Ex-San Fernando councilman wants charges dropped against ex-lover
Former San Fernando Councilman Mario Hernandez, who resigned his post after his affair with Councilwoman Maribel de la Torre turned acrimonious last month, said Monday he wants prosecutors to drop charges of battery and vandalism against his ex-lover and is blaming police for pursuing the case.
It is the latest turn in a tempestuous relationship first revealed by Hernandez last November when he announced at a City Council meeting that he and De la Torre were having an affair. He made the announcement while his wife was sitting in the front row at the council meeting. Since then, the pair -- along with Mayor Brenda Esqueda -- have become the target of a recall election.
The relationship turned messy last month, with Hernandez calling police about De la Torre's alleged violence in a June 28 incident and then each getting restraining orders labeling the other the aggressor.
The Los Angeles district attorney's office said that whether De la Torre continues to face charges will be a decision for prosecutors based on evidence in the case.
Sandi Gibbons, the D.A.'s spokeswoman, said the office will pursue a case of domestic violence in which a victim stops cooperating as long as there is evidence to prove an assault.
De La Torre was charged Friday with vandalism -- for allegedly destroying Hernandez's laptop computer and a picture frame -- and with battery after allegedly attempting to strangle Hernandez.
Just four days after the incident, the City Council -- with De La Torre abstaining and Hernandez absent -- fired interim Police Chief Gil Carrillo, who was overseeing the investigation.
"To prosecute her for this, it would be a circus," said Bob Steinberg, De la Torre’s attorney. "It was a lovers’ quarrel."
He said Hernandez made contact with him Monday and went to the district attorney's office Monday afternoon to inform them that he did not want to pursue the case.
Hernandez said he never wanted to pursue a criminal case and it is his "intention to withdraw the complaint against councilmember De la Torre."
Hernandez also said he believes police officers pursued the case out of bias.
"When you have the investigating officer posting comments on Facebook that clearly related to the councilwoman, mayor and myself ... he is no longer impartial so he is looking to hang someone," Hernandez said. "In good conscience, I cannot and will not pursue any action against Councilwoman De la Torre, as I feel the investigation was compromised."
For months, Hernandez, De La Torre and Esqueda have feuded with the police officers' association, which has backed a recall election that will be decided by voters later this year.
Hernandez quit his City Council position last week, apologizing for bringing his private life into council business. Residents and council members have demanded that De la Torre and Esqueda also resign to end the soap opera.
According to a police report on the June 28 incident, Hernandez told police that De La Torre arrived at his residence shortly before 6 p.m. to retrieve an iPad she had given him for his birthday and pushed past him into the home.
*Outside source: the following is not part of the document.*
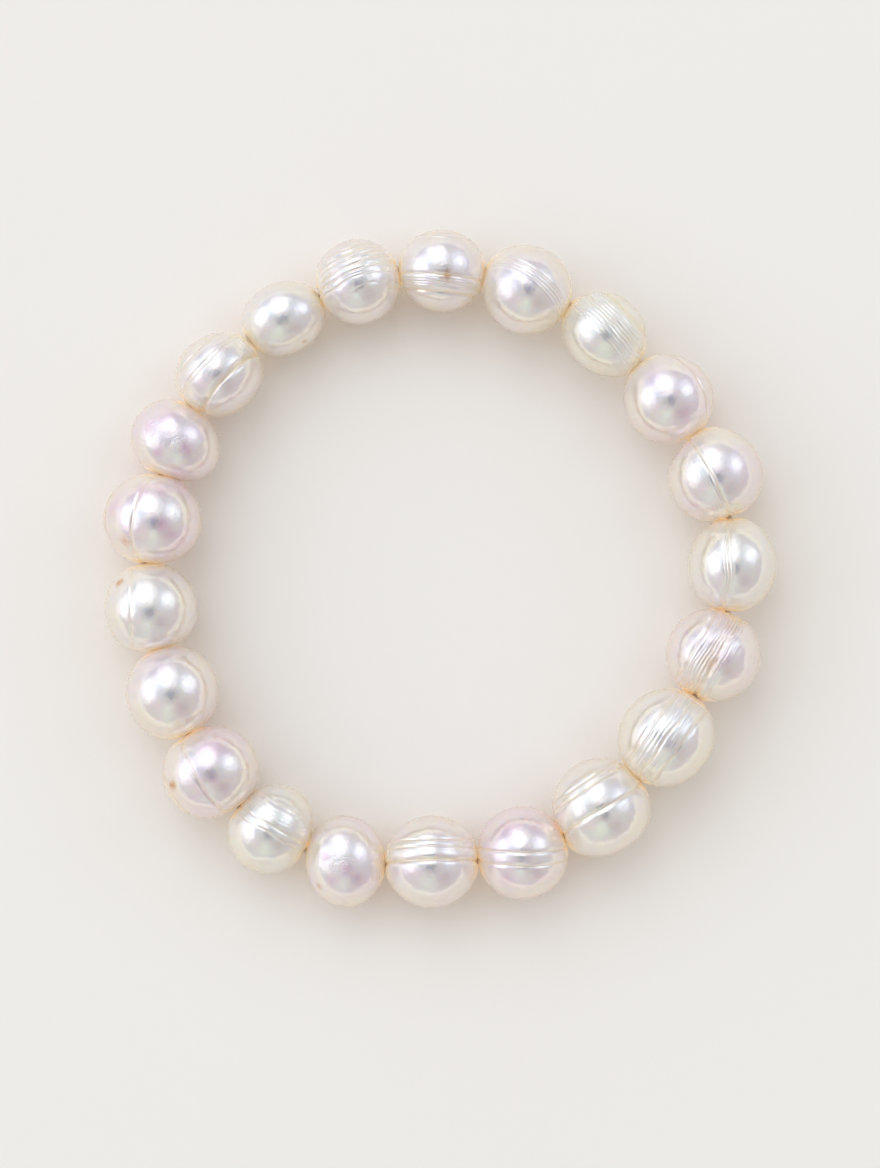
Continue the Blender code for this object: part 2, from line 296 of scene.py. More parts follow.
pearls = [
    dict(name="pearl_01", grow=84, lean=0, length=0.91, width=0.95, full=2.1, rose=0.5, seed=1, swell=1.07,
         rings=[(-0.19, 0.015, 0.05), (-0.57, 0.035, 0.05), (-0.4, 0.012, 0.06)],
         waves=[(-0.54, -0.24, 0.06, 3.0)],
         lines=[(0.75, -1.8, 0.016), (-0.19, 1.0, 0.02), (-0.44, -0.8, 0.02), (-0.56, 0.9, 0.022)],
         rough=[(0.05, 0.02, 0.1, 0.8)],
         spots=[(0.12, -0.2, 0.16, 0.6)]),
    dict(name="pearl_02", grow=233, lean=29, length=0.99, width=1.0, rose=0.5, seed=2,
         rings=[(0.2, 0.01, 0.1)],
         waves=[(0.08, 0.34, 0.08, 2.5)],
         lines=[(0.08, 1.0, 0.018), (0.33, -0.8, 0.018)],
         lumps=[(-24, 0.02, 12), (136, 0.06, 30)],
         dents=[(0.74, -0.31, 0.03, 13)]),
    dict(name="pearl_03", grow=43, lean=0, length=0.9, width=0.98, rose=0.0, seed=3,
         rings=[(0.3, 0.02, 0.1), (0.7, 0.04, 0.08)],
         waves=[(-0.2, 0.62, 0.09, 4.0)],
         lumps=[(-128, -0.06, 35), (140, 0.05, 25), (-50, 0.06, 25)],
         rough=[(-0.05, 0.0, 0.3, 0.4)]),
    dict(name="pearl_04", grow=208, lean=28, length=1.0, width=0.995, rose=0.7, seed=4,
         rings=[(-0.3, 0.012, 0.04)],
         lines=[(-0.3, 1.0, 0.02)],
         lumps=[(-60, -0.02, 20), (130, 0.06, 30)],
         lilacSheen=[(0.3, -0.35, 0.18, 0.4), (-0.4, 0.5, 0.2, 0.3)]),
    dict(name="pearl_05", grow=208, lean=3, length=1.06, width=1.04, full=2.1, rose=0.6, seed=5,
         rings=[(0.18, 0.015, 0.04)],
         waves=[(0.22, 0.42, 0.06, 0.8)],
         lines=[(0.18, 1.2, 0.02)],
         lumps=[(143, -0.08, 16), (101, 0.04, 20), (-74, -0.08, 22)],
         dents=[(0.0, -0.7, -0.02, 10)]),
    dict(name="pearl_06", grow=176, lean=0, length=0.985, width=1.075, rose=0.2, seed=6, wobble=0.3,
         rings=[(0.18, 0.022, 0.08)],
         waves=[(0.08, 0.3, 0.06, 4.5)],
         lumps=[(30, -0.02, 25), (-96, -0.025, 25)],
         dents=[(-0.37, -0.55, 0.015, 10), (-0.15, -0.64, 0.015, 10)]),
    dict(name="pearl_07", grow=149, lean=-6, length=1.055, width=1.045, rose=0.7, seed=7, wobble=0.2,
         breaks=4.0,
         rings=[(-0.02, 0.035, 0.18), (0.38, 0.012, 0.05), (0.24, 0.014, 0.03), (-0.12, 0.02, 0.03)],
         waves=[(-0.3, 0.3, 0.07, 4.0)],
         lines=[(0.37, 0.9, 0.018), (-0.36, -1.0, 0.025)],
         lumps=[(64, -0.02, 25)],
         rough=[(-0.05, -0.05, 0.3, 1.8)],
         lilacSheen=[(0.2, -0.05, 0.2, 0.3), (0.3, 0.6, 0.2, 0.25)],
         spots=[(-0.12, -0.12, 0.22, 0.22)]),
    dict(name="pearl_08", grow=324, lean=9, length=1.06, width=1.12, rose=0.2, seed=8, wobble=0.2,
         breaks=3.0,
         rings=[(-0.33, 0.012, 0.05), (0.07, 0.01, 0.04), (0.38, 0.012, 0.05)],
         waves=[(-0.42, 0.3, 0.09, 2.6)],
         lines=[(-0.34, 0.8, 0.018), (-0.26, 0.5, 0.015), (0.07, 0.8, 0.018), (0.38, 0.9, 0.018)],
         lumps=[(-40, -0.03, 25)]),
    dict(name="pearl_09", grow=303, lean=6, length=1.09, width=1.07, full=2.2, rose=0.3, seed=9,
         rings=[(0.05, 0.02, 0.05), (-0.46, 0.012, 0.05), (-0.6, 0.01, 0.04)],
         waves=[(0.12, 0.28, 0.05, 0.5)],
         lines=[(0.045, 1.2, 0.02), (-0.46, 1.0, 0.02), (-0.6, 0.8, 0.018), (-0.53, 0.4, 0.015)],
         lumps=[(-123, 0.05, 16), (111, 0.02, 30), (-59, -0.05, 30), (51, -0.04, 16), (-154, -0.05, 16)]),
    dict(name="pearl_10", grow=90, lean=5, length=1.03, width=1.02, full=2.1, rose=0.9, seed=10,
         rings=[(0.16, 0.014, 0.04), (-0.12, 0.014, 0.04)],
         lines=[(0.16, 1.0, 0.02), (-0.12, 1.0, 0.02)],
         lumps=[(-114, 0.02, 25), (26, -0.05, 22)],
         lilacSheen=[(-0.3, 0.55, 0.25, 0.45), (0.25, 0.6, 0.2, 0.35), (-0.35, -0.5, 0.15, 0.4),
                (0.35, -0.45, 0.15, 0.35)]),
    dict(name="pearl_11", grow=272, lean=10, length=1.03, width=1.05, full=2.1, rose=0.5, seed=11,
         rings=[(0.04, 0.035, 0.06), (-0.41, 0.01, 0.04), (-0.25, 0.008, 0.03)],
         waves=[(-0.24, -0.1, 0.05, 0.7)],
         lines=[(0.04, 1.3, 0.022), (-0.41, 0.9, 0.018), (-0.25, 0.7, 0.018)]),
    dict(name="pearl_12", grow=100, lean=0, length=1.025, width=0.92, rose=0.8, seed=12,
         lumps=[(-174, -0.04, 30), (-29, -0.02, 25), (161, -0.02, 25)],
         rough=[(-0.05, -0.05, 0.25, 2.6), (-0.45, 0.15, 0.2, 1.6)],
         lilacSheen=[(-0.45, 0.2, 0.14, 0.6), (0.05, -0.1, 0.13, 0.7), (-0.3, -0.4, 0.12, 0.5),
                (0.35, -0.35, 0.16, 0.4)],
         spots=[(-0.6, -0.55, 0.1, 0.6)]),
    dict(name="pearl_13", grow=60, lean=0, length=1.0, width=0.94, full=2.1, rose=0.1, seed=13,
         rings=[(0.15, 0.01, 0.05), (0.63, 0.01, 0.05)],
         waves=[(-0.05, 0.6, 0.085, 0.9)],
         lines=[(0.63, -1.0, 0.02), (0.15, 0.8, 0.018), (-0.02, 0.8, 0.018)],
         lumps=[(45, 0.04, 30), (135, -0.11, 30), (-22, -0.04, 30)],
         dents=[(-0.05, -0.78, -0.03, 9)]),
    dict(name="pearl_14", grow=31, lean=12, length=1.08, width=1.03, full=2.1, rose=0.8, seed=14,
         rings=[(-0.04, 0.016, 0.03), (-0.75, 0.024, 0.05)],
         lines=[(-0.01, 0.9, 0.018), (-0.07, 0.8, 0.018), (-0.75, 1.0, 0.02)],
         lumps=[(-59, -0.07, 20), (123, -0.05, 16)],
         rough=[(0.0, -0.1, 0.12, 0.6)],
         lilacSheen=[(0.0, 0.6, 0.25, 0.5), (0.3, 0.5, 0.2, 0.4), (0.1, -0.1, 0.16, 0.5),
                (0.35, -0.35, 0.14, 0.4), (-0.1, -0.4, 0.12, 0.5)],
         spots=[(-0.76, -0.23, 0.12, 0.9)]),
    dict(name="pearl_15", grow=60, lean=20, length=1.06, width=1.045, rose=0.6, seed=15,
         lumps=[(-60, -0.08, 22)],
         dents=[(-0.77, 0.3, -0.02, 8), (0.2, -0.64, -0.02, 8)],
         lilacSheen=[(-0.2, 0.55, 0.25, 0.25), (0.2, -0.4, 0.2, 0.25)]),
    dict(name="pearl_16", grow=180, lean=0, length=1.03, width=1.025, rose=0.3, seed=16,
         rings=[(0.36, 0.01, 0.06)],
         lines=[(0.36, 0.7, 0.025)],
         lumps=[(-77, -0.16, 25)],
         dents=[(-0.29, -0.47, -0.02, 8), (0.22, -0.58, -0.02, 8)],
         rough=[(-0.1, -0.25, 0.2, 0.5)],
         spots=[(-0.64, 0.56, 0.12, 0.7)]),
    dict(name="pearl_17", grow=351, lean=26, length=1.11, width=1.025, full=2.1, rose=0.9, seed=17,
         rings=[(0.08, 0.012, 0.03), (-0.75, 0.024, 0.05)],
         lines=[(0.07, 0.8, 0.02), (0.11, 0.5, 0.015), (-0.76, 1.0, 0.02)],
         lumps=[(-85, -0.04, 20), (80, -0.02, 25)],
         dents=[(-0.12, -0.38, -0.01, 6), (-0.2, -0.55, -0.01, 6)],
         lilacSheen=[(-0.15, 0.6, 0.22, 0.55), (0.25, 0.6, 0.2, 0.5), (0.3, -0.12, 0.16, 0.9),
                (0.48, -0.32, 0.1, 0.7), (-0.8, 0.2, 0.2, 0.5)],
         spots=[(-0.54, -0.48, 0.13, 0.7)]),
    dict(name="pearl_18", grow=330, lean=0, length=1.015, width=0.905, rose=0.8, seed=18,
         lumps=[(-36, 0.05, 25), (-105, -0.12, 26), (57, -0.08, 22)],
         dents=[(-0.35, 0.6, -0.03, 12), (-0.15, -0.55, -0.04, 14)],
         rough=[(0.1, -0.15, 0.22, 2.6), (-0.5, 0.3, 0.3, 2.2)],
         lilacSheen=[(0.0, 0.6, 0.3, 0.4), (-0.55, 0.3, 0.16, 0.5), (0.35, -0.2, 0.16, 0.8),
                (-0.35, -0.35, 0.14, 0.6)]),
    dict(name="pearl_19", grow=317, lean=5, length=0.93, width=0.99, full=2.1, rose=0.5, seed=19,
         rings=[(0.35, 0.05, 0.07), (-0.24, 0.012, 0.06), (-0.6, 0.01, 0.05)],
         lines=[(-0.6, 0.9, 0.018), (-0.54, 0.5, 0.015), (-0.2, 0.9, 0.018), (-0.28, 0.9, 0.018),
                (0.38, 1.0, 0.02)],
         lumps=[(110, -0.07, 28), (5, 0.03, 25), (-160, 0.02, 25), (-129, -0.02, 20)]),
    dict(name="pearl_20", grow=25, lean=0, length=0.955, width=0.82, rose=0.3, seed=20,
         lumps=[(-60, -0.02, 30), (-154, -0.02, 25)],
         spots=[(0.6, -0.65, 0.1, 0.5)]),
    dict(name="pearl_21", grow=292, lean=10, length=0.95, width=0.94, full=2.1, rose=0.4, seed=21,
         wobble=0.25, breaks=4.5,
         rings=[(-0.66, 0.016, 0.04), (-0.51, 0.02, 0.045), (-0.37, 0.018, 0.04), (-0.2, 0.024, 0.045),
                (-0.04, 0.024, 0.04), (0.13, 0.018, 0.04), (0.42, 0.01, 0.03)],
         waves=[(-0.8, 0.2, 0.09, 2.2)],
         lumps=[(150, 0.03, 22)]),
]
pearls = [{**plainPearl, **pearl} for pearl in pearls]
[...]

When he told her he did not have the iPad there, she punched him in the left cheek and slapped him before "ransacking his bedroom," smashing the glass of a picture frame and breaking his laptop by slamming it on the floor. He told police she then grabbed him by the neck with both hands and began to squeeze his throat while yelling that she was going to kill him.
A police officer reported finding the bedroom ransacked and saw swelling on Hernandez’s face, marks on his arms and scratches and redness around his throat.
Hernandez got a restraining order against De la Torre on July 3. In seeking her restraining order, De la Torre alleged that Hernandez slammed her head against the floor, which caused her to black out. Hernandez has denied that allegation.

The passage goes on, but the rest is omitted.